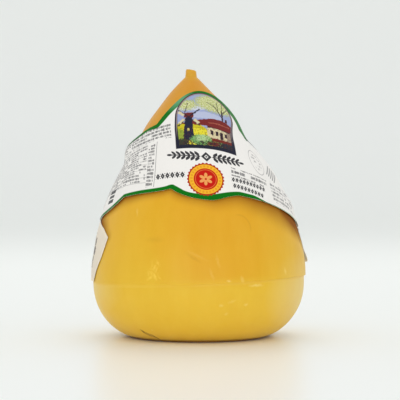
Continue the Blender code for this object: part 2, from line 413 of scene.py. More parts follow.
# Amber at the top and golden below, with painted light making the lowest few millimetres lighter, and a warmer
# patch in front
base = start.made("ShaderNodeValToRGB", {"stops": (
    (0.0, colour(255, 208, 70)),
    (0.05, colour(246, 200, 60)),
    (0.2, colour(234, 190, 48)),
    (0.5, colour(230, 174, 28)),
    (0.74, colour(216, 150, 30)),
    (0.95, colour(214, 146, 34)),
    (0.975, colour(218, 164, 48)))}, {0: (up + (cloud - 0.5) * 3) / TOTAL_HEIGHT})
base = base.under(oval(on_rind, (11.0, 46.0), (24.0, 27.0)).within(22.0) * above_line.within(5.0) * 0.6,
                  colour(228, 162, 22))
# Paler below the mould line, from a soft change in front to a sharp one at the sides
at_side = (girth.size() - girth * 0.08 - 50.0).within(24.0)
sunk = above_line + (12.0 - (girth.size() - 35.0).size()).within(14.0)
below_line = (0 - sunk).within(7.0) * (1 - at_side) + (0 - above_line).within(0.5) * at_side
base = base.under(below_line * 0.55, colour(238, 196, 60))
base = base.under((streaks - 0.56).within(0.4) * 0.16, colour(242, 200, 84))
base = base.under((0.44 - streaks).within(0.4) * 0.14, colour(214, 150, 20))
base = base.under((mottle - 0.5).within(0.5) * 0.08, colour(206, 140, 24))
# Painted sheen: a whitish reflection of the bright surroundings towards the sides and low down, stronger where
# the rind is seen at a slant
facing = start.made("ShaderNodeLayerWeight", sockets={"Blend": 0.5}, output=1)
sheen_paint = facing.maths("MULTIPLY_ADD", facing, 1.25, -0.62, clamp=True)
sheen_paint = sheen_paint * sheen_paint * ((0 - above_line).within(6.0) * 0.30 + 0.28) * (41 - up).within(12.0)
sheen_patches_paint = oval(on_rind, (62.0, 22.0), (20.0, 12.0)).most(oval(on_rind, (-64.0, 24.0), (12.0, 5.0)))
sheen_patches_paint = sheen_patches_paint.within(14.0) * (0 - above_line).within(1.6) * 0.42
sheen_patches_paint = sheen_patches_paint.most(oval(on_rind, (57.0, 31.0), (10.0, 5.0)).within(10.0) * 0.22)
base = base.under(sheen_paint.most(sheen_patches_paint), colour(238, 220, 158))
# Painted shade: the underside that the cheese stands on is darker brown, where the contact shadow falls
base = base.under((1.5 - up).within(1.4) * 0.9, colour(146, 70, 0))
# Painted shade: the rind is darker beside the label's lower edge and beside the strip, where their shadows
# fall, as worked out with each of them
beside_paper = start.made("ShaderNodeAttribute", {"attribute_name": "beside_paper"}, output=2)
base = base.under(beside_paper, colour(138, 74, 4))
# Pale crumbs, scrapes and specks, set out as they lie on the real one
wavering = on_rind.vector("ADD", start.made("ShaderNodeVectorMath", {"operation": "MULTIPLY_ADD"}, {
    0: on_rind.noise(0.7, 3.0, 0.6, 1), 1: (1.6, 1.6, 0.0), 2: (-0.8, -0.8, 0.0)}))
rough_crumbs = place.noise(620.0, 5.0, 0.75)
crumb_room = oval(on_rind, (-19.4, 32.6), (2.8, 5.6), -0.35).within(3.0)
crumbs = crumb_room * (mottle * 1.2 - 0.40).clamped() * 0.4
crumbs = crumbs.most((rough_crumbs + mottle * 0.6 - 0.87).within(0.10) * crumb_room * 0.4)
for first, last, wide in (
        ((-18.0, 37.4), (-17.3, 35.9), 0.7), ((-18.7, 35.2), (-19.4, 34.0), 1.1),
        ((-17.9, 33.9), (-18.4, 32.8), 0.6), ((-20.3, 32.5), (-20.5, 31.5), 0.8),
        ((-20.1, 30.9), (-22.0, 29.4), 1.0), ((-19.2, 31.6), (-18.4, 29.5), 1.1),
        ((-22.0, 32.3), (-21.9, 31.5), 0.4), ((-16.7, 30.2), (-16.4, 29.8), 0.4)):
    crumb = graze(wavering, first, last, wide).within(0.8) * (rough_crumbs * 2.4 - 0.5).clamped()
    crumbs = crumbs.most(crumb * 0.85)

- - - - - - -

▶ EXERCISE OBJECTIVE
Output the data above exactly, please, line for line.

▶ WRITTEN RESPONSE
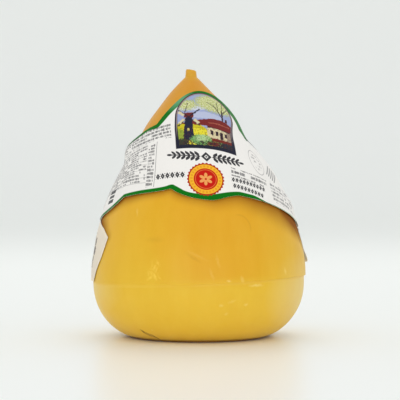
Continue the Blender code for this object: part 2, from line 413 of scene.py. More parts follow.
# Amber at the top and golden below, with painted light making the lowest few millimetres lighter, and a warmer
# patch in front
base = start.made("ShaderNodeValToRGB", {"stops": (
    (0.0, colour(255, 208, 70)),
    (0.05, colour(246, 200, 60)),
    (0.2, colour(234, 190, 48)),
    (0.5, colour(230, 174, 28)),
    (0.74, colour(216, 150, 30)),
    (0.95, colour(214, 146, 34)),
    (0.975, colour(218, 164, 48)))}, {0: (up + (cloud - 0.5) * 3) / TOTAL_HEIGHT})
base = base.under(oval(on_rind, (11.0, 46.0), (24.0, 27.0)).within(22.0) * above_line.within(5.0) * 0.6,
                  colour(228, 162, 22))
# Paler below the mould line, from a soft change in front to a sharp one at the sides
at_side = (girth.size() - girth * 0.08 - 50.0).within(24.0)
sunk = above_line + (12.0 - (girth.size() - 35.0).size()).within(14.0)
below_line = (0 - sunk).within(7.0) * (1 - at_side) + (0 - above_line).within(0.5) * at_side
base = base.under(below_line * 0.55, colour(238, 196, 60))
base = base.under((streaks - 0.56).within(0.4) * 0.16, colour(242, 200, 84))
base = base.under((0.44 - streaks).within(0.4) * 0.14, colour(214, 150, 20))
base = base.under((mottle - 0.5).within(0.5) * 0.08, colour(206, 140, 24))
# Painted sheen: a whitish reflection of the bright surroundings towards the sides and low down, stronger where
# the rind is seen at a slant
facing = start.made("ShaderNodeLayerWeight", sockets={"Blend": 0.5}, output=1)
sheen_paint = facing.maths("MULTIPLY_ADD", facing, 1.25, -0.62, clamp=True)
sheen_paint = sheen_paint * sheen_paint * ((0 - above_line).within(6.0) * 0.30 + 0.28) * (41 - up).within(12.0)
sheen_patches_paint = oval(on_rind, (62.0, 22.0), (20.0, 12.0)).most(oval(on_rind, (-64.0, 24.0), (12.0, 5.0)))
sheen_patches_paint = sheen_patches_paint.within(14.0) * (0 - above_line).within(1.6) * 0.42
sheen_patches_paint = sheen_patches_paint.most(oval(on_rind, (57.0, 31.0), (10.0, 5.0)).within(10.0) * 0.22)
base = base.under(sheen_paint.most(sheen_patches_paint), colour(238, 220, 158))
# Painted shade: the underside that the cheese stands on is darker brown, where the contact shadow falls
base = base.under((1.5 - up).within(1.4) * 0.9, colour(146, 70, 0))
# Painted shade: the rind is darker beside the label's lower edge and beside the strip, where their shadows
# fall, as worked out with each of them
beside_paper = start.made("ShaderNodeAttribute", {"attribute_name": "beside_paper"}, output=2)
base = base.under(beside_paper, colour(138, 74, 4))
# Pale crumbs, scrapes and specks, set out as they lie on the real one
wavering = on_rind.vector("ADD", start.made("ShaderNodeVectorMath", {"operation": "MULTIPLY_ADD"}, {
    0: on_rind.noise(0.7, 3.0, 0.6, 1), 1: (1.6, 1.6, 0.0), 2: (-0.8, -0.8, 0.0)}))
rough_crumbs = place.noise(620.0, 5.0, 0.75)
crumb_room = oval(on_rind, (-19.4, 32.6), (2.8, 5.6), -0.35).within(3.0)
crumbs = crumb_room * (mottle * 1.2 - 0.40).clamped() * 0.4
crumbs = crumbs.most((rough_crumbs + mottle * 0.6 - 0.87).within(0.10) * crumb_room * 0.4)
for first, last, wide in (
        ((-18.0, 37.4), (-17.3, 35.9), 0.7), ((-18.7, 35.2), (-19.4, 34.0), 1.1),
        ((-17.9, 33.9), (-18.4, 32.8), 0.6), ((-20.3, 32.5), (-20.5, 31.5), 0.8),
        ((-20.1, 30.9), (-22.0, 29.4), 1.0), ((-19.2, 31.6), (-18.4, 29.5), 1.1),
        ((-22.0, 32.3), (-21.9, 31.5), 0.4), ((-16.7, 30.2), (-16.4, 29.8), 0.4)):
    crumb = graze(wavering, first, last, wide).within(0.8) * (rough_crumbs * 2.4 - 0.5).clamped()
    crumbs = crumbs.most(crumb * 0.85)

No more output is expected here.